When Does In-House UX Make More Sense?

Agencies aren’t always the right answer. Hiring in-house UX designers makes sense when you have continuous product development needs and sufficient design volume to justify salaries.

Agency partnerships work better for:

  • One-off redesign projects
  • Specialised research requiring expensive tools or recruiting
  • Scaling capacity during peak periods
  • Bringing external perspective to entrenched problems

Many businesses use hybrid models. In-house teams handle day-to-day design work while agencies like Reload Digital provide strategic support and additional capacity for major initiatives.

Common UX Project Pitfalls to Avoid

Having observed dozens of UX projects across different agencies, certain problems recur frequently.

Skipping stakeholder alignment: UX projects fail when internal teams disagree about goals. Good agencies facilitate alignment workshops before research begins.

Treating UX as a phase: User experience should influence decisions throughout development, not just during a discrete design stage.

Ignoring accessibility: WCAG compliance isn’t optional. It’s a legal requirement under the Equality Act 2010, and it improves usability for everyone.

Over-relying on competitor analysis: Copying what competitors do means copying their mistakes too. Primary research with your actual users matters more.

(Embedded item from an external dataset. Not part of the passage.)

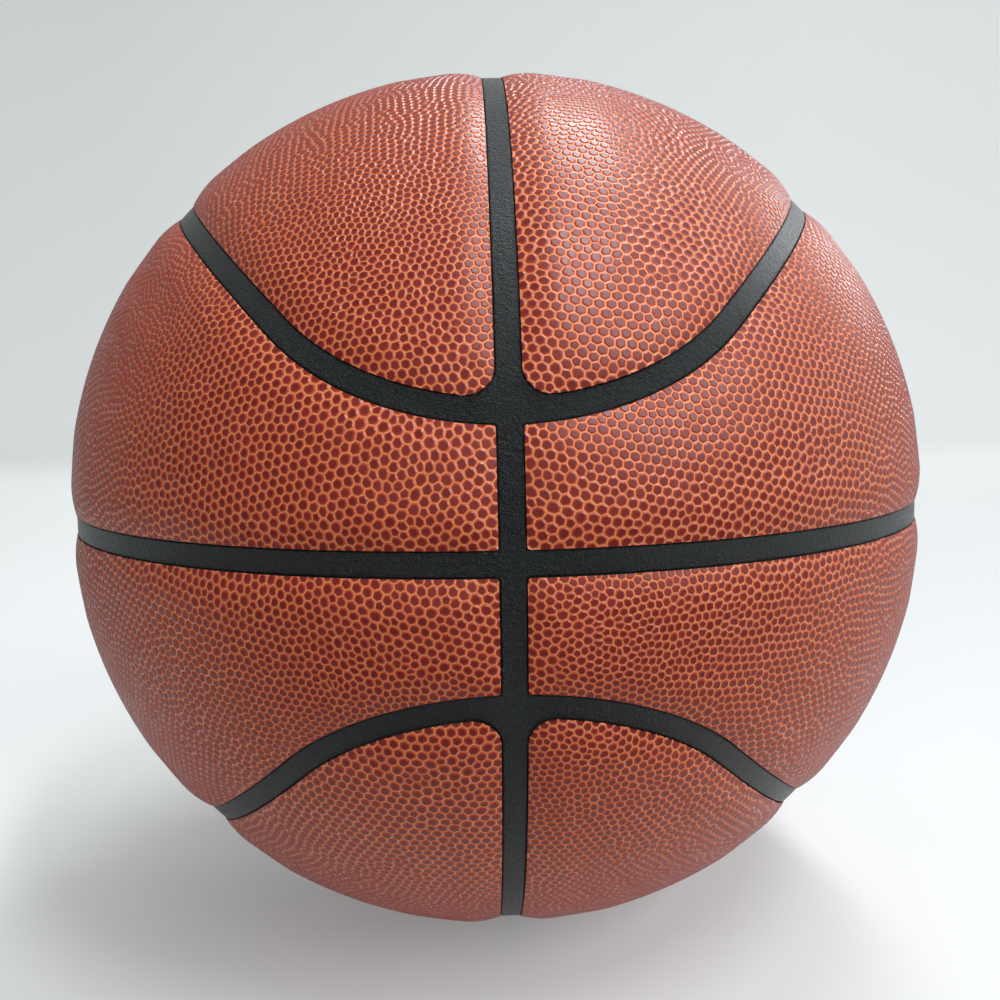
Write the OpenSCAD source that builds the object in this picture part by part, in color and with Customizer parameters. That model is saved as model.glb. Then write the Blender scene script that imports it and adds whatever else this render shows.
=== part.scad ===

Key Takeaways for Choosing a UX Design Agency

  1. Prioritise agencies with documented research methodologies over those selling aesthetics alone
  2. Request case studies showing measurable business outcomes, not just visual portfolios
  3. Verify that dedicated UX researchers work alongside visual designers
  4. Budget for post-launch iteration since initial designs rarely perform optimally
  5. Ask difficult questions about how agencies handle conflicts between data and opinions

The right UX design agency in London will challenge your assumptions, occasionally tell you things you don’t want to hear, and ultimately create digital products that serve both your users and your business goals. Finding that partner takes time, but the investment pays dividends.